Two simultaneous storylines, one told in footnotes and often taking over the other as the footnotes spill out of control. A man called Zampano wrote a manuscript about a strange house. A house that’s way more than just a house. It’s all described in great detail, and reads like a piece of found footage that’s additionally described and analysed like a piece of academic research. Even reactions, every moment is subject to fictional academic scrutiny and I found it on point as far as academic research can sometimes go! A man called Johnny Truant comments on this narrative. He’s pretty wild, engaged in all sorts of danger and lust and his story is also pretty vulgar, but the tale that unfolds is very dark and towards the end some things within the Zampano story start making perfect sense for Truant.
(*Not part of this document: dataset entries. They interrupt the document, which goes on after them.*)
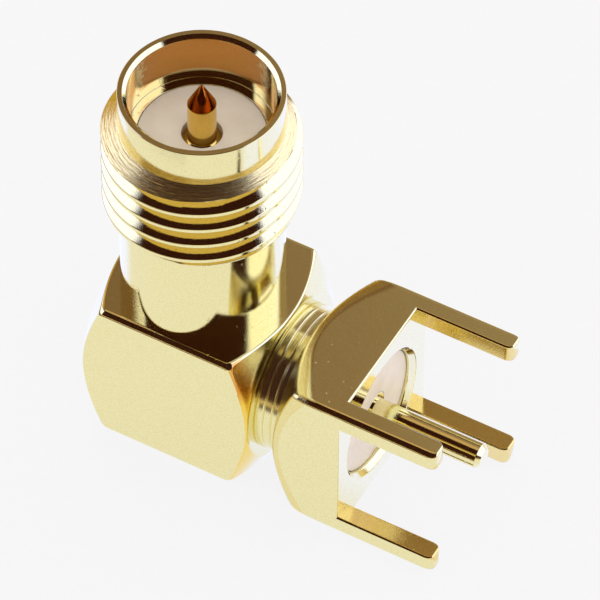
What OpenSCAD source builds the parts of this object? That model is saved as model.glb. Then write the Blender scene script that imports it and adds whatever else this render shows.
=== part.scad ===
// Right-angle coaxial board jack: a threaded barrel with a centre pin stands on
// a square brass elbow, and four legs and a contact pin leave it at a right angle
// for a circuit board. +Z runs out of the jack's mouth, +X along the board legs.
// The origin is where the jack's axis meets the face that the part lies on.

/* [Square bar] */
// Width across the flats of the bar that the elbow is cut from
bar_w = 5.84; // [5.6:0.02:7]
// Rounding along the bar's four long edges
edge_r = 0.22; // [0.05:0.01:0.4]
// Diameter of the flat left inside each turned end chamfer
end_flat_d = 5.7; // [5.3:0.05:5.8]
// Slope of the turned end chamfers, from the end face
end_chamfer_angle = 30; // [15:1:40]

/* [Elbow block] */
// From the jack's axis back to the capped face
block_back = 2.86; // [2.7:0.02:4]
// From the jack's axis forward to the neck
block_front = 3.27; // [2.9:0.01:4.5]
// Diameter of the passage where the two contacts meet
passage_d = 3.2; // [2.6:0.1:3.6]

/* [Neck] */
// Diameter over the neck's turned ridges
neck_d = 5; // [4.6:0.05:5.3]
// Length of the neck between block and base
neck_len = 0.89; // [0.7:0.01:2]
// Number of ridges
neck_ridges = 3; // [2:1:4]
// Depth of the grooves between the ridges
neck_groove = 0.07; // [0.04:0.01:0.12]

/* [Board base] */
// Thickness of the base, from the neck to the face that meets the board
base_t = 2.43; // [2:0.01:4]
// Width of each square leg
leg_w = 0.72; // [0.6:0.02:1]
// Length of the legs beyond the board face
leg_len = 3.45; // [2.5:0.01:5]
// Bevel round each leg's tip
leg_bevel = 0.2; // [0.05:0.01:0.25]
// Diameter of the bore that holds the board insulator
seat_bore_d = 4.24; // [4:0.02:4.4]
// Bevel at the mouth of that bore
seat_bevel = 0.18; // [0.02:0.01:0.2]

/* [Jack barrel] */
// Diameter of the barrel below its thread
barrel_d = 5.3; // [5:0.02:5.4]
// Height of the rim above the elbow block
barrel_h = 8.75; // [7:0.05:12]
// Diameter of the smooth nose in front of the thread
nose_d = 5.28; // [5:0.02:5.4]
// Length of the smooth nose
nose_len = 1.36; // [0.8:0.02:2]
// Outside diameter of the thread
thread_d = 6.35; // [6:0.01:6.5]
// Length of the thread with the bevels at both ends
thread_len = 3.76; // [2.4:0.02:5]
// Distance from one thread crest to the next
thread_pitch = 0.7056; // [0.5:0.0001:1]
// Depth of the thread
thread_depth = 0.43; // [0.3:0.01:0.45]
// Diameter of the jack's bore at its mouth
mouth_d = 4.7; // [4.5:0.02:4.8]
// Depth of the mouth, from the rim to the reference plane
mouth_depth = 1.87; // [1.5:0.01:2.2]
// Bevel inside the rim
rim_bevel = 0.12; // [0.04:0.01:0.16]
// Diameter of the shank pressed into the block
shank_d = 4.8; // [4.5:0.02:5]
// Metal left between the end of the shank and the passage below it
shank_ledge = 0.3; // [0.3:0.05:0.6]

/* [Insulators] */
// Diameter of the insulator in the jack
jack_insulator_d = 4.1; // [3.8:0.02:4.3]
// Height of the lip that stops the jack insulator
insulator_stop = 0.4; // [0.2:0.05:0.8]
// Length of the board insulator's wide part
board_insulator_len = 1.5; // [1:0.05:1.9]
// Depth of the board insulator's face below the board face
board_recess = 0.27; // [0:0.01:0.5]

/* [Contacts] */
// Diameter of the pin in the jack
jack_pin_d = 0.92; // [0.8:0.01:1]
// Height of the pin's tip above the reference plane
jack_pin_len = 2.13; // [1.5:0.01:2.4]
// Length of the pin's point
jack_point_len = 0.8; // [0.4:0.01:1]
// Diameter of the contact's body in the insulator
contact_body_d = 1.27; // [1.1:0.01:1.4]
// Depth of the contact's shoulder below the reference plane
shoulder_recess = 0.15; // [0:0.01:0.3]
// Diameter of the contact's tail
tail_d = 0.8; // [0.6:0.01:0.9]
// Diameter of the board contact inside its insulator
board_body_d = 1.27; // [1.2:0.01:1.4]
// Diameter of the contact pin among the legs
board_pin_d = 0.9; // [0.7:0.01:0.92]
// Reach of that pin beyond the legs' tips
board_pin_reach = 0.26; // [-0.5:0.01:1]
// Bevel at the end of that pin
board_pin_bevel = 0.15; // [0.05:0.01:0.25]
// Diameter of the head that takes the jack contact's tail
joint_head_d = 1.6; // [1.4:0.05:2]
// Length of that head
joint_head_len = 2; // [1.6:0.1:2.4]

/* [End cap] */
// Width of the ledge that the cap seats on, round the passage
cap_ledge = 0.2; // [0.1:0.01:0.25]
// Thickness of the cap
cap_t = 0.7; // [0.4:0.05:0.9]
// Bevel round the cap's outer face
cap_bevel = 0.1; // [0.02:0.01:0.2]

/* [Fits] */
// Gap all round between a pressed or pushed-in piece and its hole
fit_gap = 0.01; // [0.005:0.005:0.03]

/* [Hidden] */
$fn = 96;
gold = "#d8b14f";
ptfe = "#ece6dd";
tin = "#b9bcc0";
over = 1;                                   // how far a cutter passes its face
axis_z = bar_w / 2;                         // height of the board contact's axis
corner_r = bar_w * sqrt(2) / 2;             // reach of a sharp corner of the bar
base_x = block_front + neck_len;            // neck side of the base
seat_x = base_x + base_t;                   // face that meets the board
leg_x = seat_x + leg_len;                   // tips of the legs
rim_z = bar_w + barrel_h;                   // rim of the jack
plane_z = rim_z - mouth_depth;              // reference plane of the jack
thread_top = rim_z - nose_len;
thread_end = thread_top - thread_len;
shank_z = axis_z + passage_d / 2 + shank_ledge;     // lower end of the pressed shank
insulator_z = shank_z + insulator_stop;     // lower end of the jack insulator
root_d = thread_d - 2 * thread_depth;
start_bevel = (thread_d - nose_d) / 2 * tan(30);
end_bevel = (thread_d - barrel_d) / 2;
board_face_x = seat_x - board_recess;       // face of the board insulator
board_bore_x = board_face_x - board_insulator_len;
board_pin_x = leg_x + board_pin_reach;
tail_z = axis_z - joint_head_d / 2;         // lower end of the jack contact's tail
head_front = joint_head_len / 2;
cap_d = passage_d + 2 * cap_ledge;

// Turns a shape drawn about Z so that it runs along X at the contact's height
module along_x(x = 0) {
    translate([x, 0, axis_z]) rotate([90, 0, 90]) children();
}

// Cross-section of the bar: a square with rounded corners
module bar_section() {
    square([bar_w, bar_w - 2 * edge_r], center = true);
    square([bar_w - 2 * edge_r, bar_w], center = true);
    for (sx = [-1, 1], sy = [-1, 1])
        translate([sx, sy] * (bar_w / 2 - edge_r)) circle(r = edge_r);
}

// Length of bar with the turned chamfer on its back end, and on its front end too
// if front is true
module turned_bar(x0, x1, front) {
    rise = (corner_r - end_flat_d / 2) * tan(end_chamfer_angle);
    len = x1 - x0;
    end_r = front ? end_flat_d / 2 : corner_r;
    end_rise = front ? rise : 0;
    along_x(x0) intersection() {
        linear_extrude(len) bar_section();
        rotate_extrude()
            polygon([[0, 0], [end_flat_d / 2, 0], [corner_r, rise],
                     [corner_r, len - end_rise], [end_r, len], [0, len]]);
    }
}

// Side view of the base: two prongs with bevelled tips round a square slot
module fork_outline() {
    half = bar_w / 2;
    slot = half - leg_w;
    prong = [[leg_x - leg_bevel, half], [leg_x, half - leg_bevel],
             [leg_x, slot + leg_bevel], [leg_x - leg_bevel, slot], [seat_x, slot]];
    polygon(concat([[base_x, -half], [base_x, half]], prong,
                   [for (i = [len(prong) - 1:-1:0]) [prong[i][0], -prong[i][1]]]));
}

// The same fork milled from two sides leaves four square legs
module board_base() {
    intersection() {
        turned_bar(base_x, leg_x, false);
        translate([0, 0, -over]) linear_extrude(bar_w + 2 * over) fork_outline();
        translate([0, bar_w / 2 + over, axis_z]) rotate([90, 0, 0])
            linear_extrude(bar_w + 2 * over) fork_outline();
    }
}

// Turned neck from the block to the base: broad ridges between narrow grooves, whose
// sides slope at 45 degrees
module neck() {
    pitch = neck_len / neck_ridges;
    root = neck_d / 2 - neck_groove;
    ridges = [for (i = [0:neck_ridges - 1], low = i * pitch, high = low + pitch)
                 each [[root, low], [neck_d / 2, low + neck_groove],
                       [neck_d / 2, high - neck_groove], [root, high]]];
    along_x(block_front)
        rotate_extrude()
            polygon(concat([[0, -over], [root, -over]], ridges,
                           [[root, neck_len + over], [0, neck_len + over]]));
}

// The whole elbow, cut from one piece of bar
module elbow_body() {
    color(gold) difference() {
        union() {
            turned_bar(-block_back, block_front, true);
            neck();
            board_base();
        }
        // passage for the board contact, the cap's seat and the insulator's bore
        along_x(-block_back - over) cylinder(d = passage_d, h = seat_x + block_back + over);
        along_x(-block_back - over) cylinder(d = cap_d, h = cap_t + over);
        along_x(board_bore_x) cylinder(d = seat_bore_d, h = seat_x - board_bore_x + seat_bevel);
        along_x(seat_x - seat_bevel)
            cylinder(d1 = seat_bore_d, d2 = seat_bore_d + 4 * seat_bevel, h = 2 * seat_bevel);
        // bore for the barrel's shank, and the way down to the passage
        translate([0, 0, shank_z]) cylinder(d = shank_d, h = bar_w - shank_z + over);
        translate([0, 0, axis_z]) cylinder(d = passage_d, h = bar_w - axis_z);
    }
}

// Outline of the thread from its end up to its start: crests one pitch apart
function thread_outline() =
    let (flat = thread_pitch / 8,
         flank = (thread_pitch - 2 * flat) / 2,
         first = thread_end + end_bevel + flat,
         count = floor((thread_top - start_bevel - first) / thread_pitch))
    [for (i = [0:count - 1], z = [first + i * thread_pitch])
        each [[thread_d / 2, z], [root_d / 2, z + flank],
              [root_d / 2, z + flank + flat], [thread_d / 2, z + 2 * flank + flat]]];

// Threaded barrel of the jack, turned from round bar and pressed into the block
module jack_barrel() {
    inner = [[passage_d / 2, shank_z], [passage_d / 2, insulator_z],
             [jack_insulator_d / 2, insulator_z], [jack_insulator_d / 2, plane_z],
             [mouth_d / 2, plane_z], [mouth_d / 2, rim_z - rim_bevel],
             [mouth_d / 2 + rim_bevel, rim_z]];
    outer = concat(
        [[shank_d / 2 - fit_gap, shank_z], [shank_d / 2 - fit_gap, bar_w],
         [barrel_d / 2, bar_w], [barrel_d / 2, thread_end],
         [thread_d / 2, thread_end + end_bevel]],
        thread_outline(),
        [[thread_d / 2, thread_top - start_bevel], [nose_d / 2, thread_top],
         [nose_d / 2, rim_z]]);
    color(gold) rotate_extrude()
        polygon(concat(inner, [for (i = [len(outer) - 1:-1:0]) outer[i]]));
}

// Insulator that holds the jack contact, flush with the reference plane
module jack_insulator() {
    color(ptfe) translate([0, 0, insulator_z]) difference() {
        cylinder(d = jack_insulator_d - 2 * fit_gap, h = plane_z - insulator_z);
        translate([0, 0, -over])
            cylinder(d = contact_body_d + 2 * fit_gap, h = plane_z - insulator_z + 2 * over);
    }
}

// Centre contact of the jack: pointed pin, shouldered body and tail
module jack_contact() {
    shoulder = plane_z - shoulder_recess;
    tip = plane_z + jack_pin_len;
    tip_r = jack_pin_d / 16;
    color(gold) rotate_extrude()
        polygon([[0, tail_z], [tail_d / 2, tail_z], [tail_d / 2, insulator_z],
                 [contact_body_d / 2, insulator_z], [contact_body_d / 2, shoulder],
                 [jack_pin_d / 2, shoulder], [jack_pin_d / 2, tip - jack_point_len],
                 [tip_r, tip], [0, tip]]);
}

// Contact pin that goes through the board, with a cross-drilled head on the jack's axis
module board_contact() {
    len = board_pin_x + head_front;
    color(gold) difference() {
        along_x(-head_front) rotate_extrude()
            polygon([[0, 0], [joint_head_d / 2, 0], [joint_head_d / 2, joint_head_len],
                     [board_body_d / 2, joint_head_len],
                     [board_body_d / 2, board_face_x + head_front],
                     [board_pin_d / 2, board_face_x + head_front],
                     [board_pin_d / 2, len - board_pin_bevel],
                     [board_pin_d / 2 - board_pin_bevel, len], [0, len]]);
        cylinder(d = tail_d + 2 * fit_gap, h = bar_w);
    }
}

// Stepped insulator that centres the board contact in the neck and the base
module board_insulator() {
    back = head_front + fit_gap;
    color(ptfe) along_x() rotate_extrude()
        polygon([[board_body_d / 2 + fit_gap, back],
                 [board_body_d / 2 + fit_gap, board_face_x],
                 [seat_bore_d / 2 - fit_gap, board_face_x],
                 [seat_bore_d / 2 - fit_gap, board_bore_x],
                 [passage_d / 2 - fit_gap, board_bore_x], [passage_d / 2 - fit_gap, back]]);
}

// Solder that joins the tail to the head, climbing a little round the tail
module solder_joint() {
    head_r = joint_head_d / 2;
    color(tin) difference() {
        translate([0, 0, axis_z + head_r / 2])
            cylinder(r1 = head_r * 0.85, r2 = tail_d / 2 + 4 * fit_gap, h = head_r * 0.9);
        along_x(-head_front - over) cylinder(r = head_r + fit_gap, h = joint_head_len + 2 * over);
        cylinder(d = tail_d + 2 * fit_gap, h = rim_z);
    }
}

// Cap pressed into the back of the block after the contacts are soldered
module end_cap() {
    r = cap_d / 2 - fit_gap;
    color(gold) along_x(-block_back) rotate_extrude()
        polygon([[0, 0], [r - cap_bevel, 0], [r, cap_bevel], [r, cap_t], [0, cap_t]]);
}

elbow_body();
jack_barrel();
jack_insulator();
jack_contact();
board_contact();
board_insulator();
solder_joint();
end_cap();
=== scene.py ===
import bpy
import numpy as np
from mathutils import Matrix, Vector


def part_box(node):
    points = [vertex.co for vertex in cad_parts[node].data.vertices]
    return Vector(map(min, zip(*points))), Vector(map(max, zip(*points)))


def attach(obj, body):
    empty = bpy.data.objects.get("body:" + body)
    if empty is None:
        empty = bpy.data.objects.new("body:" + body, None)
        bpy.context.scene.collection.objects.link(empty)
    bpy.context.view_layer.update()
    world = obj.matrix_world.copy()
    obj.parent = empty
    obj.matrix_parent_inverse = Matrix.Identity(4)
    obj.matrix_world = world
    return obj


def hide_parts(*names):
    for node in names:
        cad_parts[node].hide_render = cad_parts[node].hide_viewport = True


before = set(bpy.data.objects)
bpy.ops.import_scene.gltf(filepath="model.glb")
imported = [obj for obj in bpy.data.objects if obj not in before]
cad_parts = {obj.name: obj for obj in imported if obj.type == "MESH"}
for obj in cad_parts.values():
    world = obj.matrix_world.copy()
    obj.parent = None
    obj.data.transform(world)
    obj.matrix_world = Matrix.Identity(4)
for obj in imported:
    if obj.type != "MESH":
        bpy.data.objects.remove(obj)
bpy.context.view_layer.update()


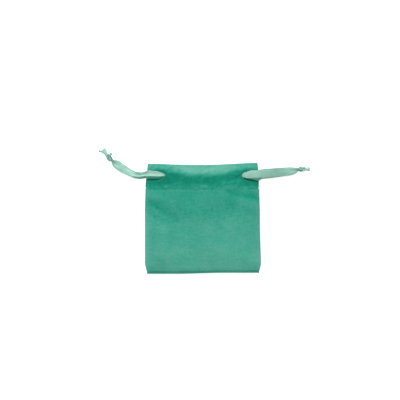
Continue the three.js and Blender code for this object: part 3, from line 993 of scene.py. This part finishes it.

The whole thing seems to be a product of an unstable mind, a mind riddled with anxiety. But whose? There’s so much unreliability, I ended up questioning everything, up to a point of asking – who’s actually behind it all?
It’s one book you cannot read on a Kindle as the experience would be lost. There is sideways text, upside down text, all reflects the chaos of the moments and I love it. Sometimes extra texts serves to make a noise.
It makes a fantastic use of academic discourse, inserts extra material just like Moby Dick, includes poems and fictional references. It makes a great use of the concept of the uncanny and labyrinths and is in general a work covering an astounding breadth of angles. Furthermore, it really is a story that crawls under your skin, and you can’t put the book down. The ending is not entirely hopeless though but still brutal. It’s all fascinating. I especially love the breadth of styles used. It’s one for rereading, definitely, to see what I missed on the first read, and I’m very happy to put this book on my shelf.
A month with exciting reads! Looking forward to April!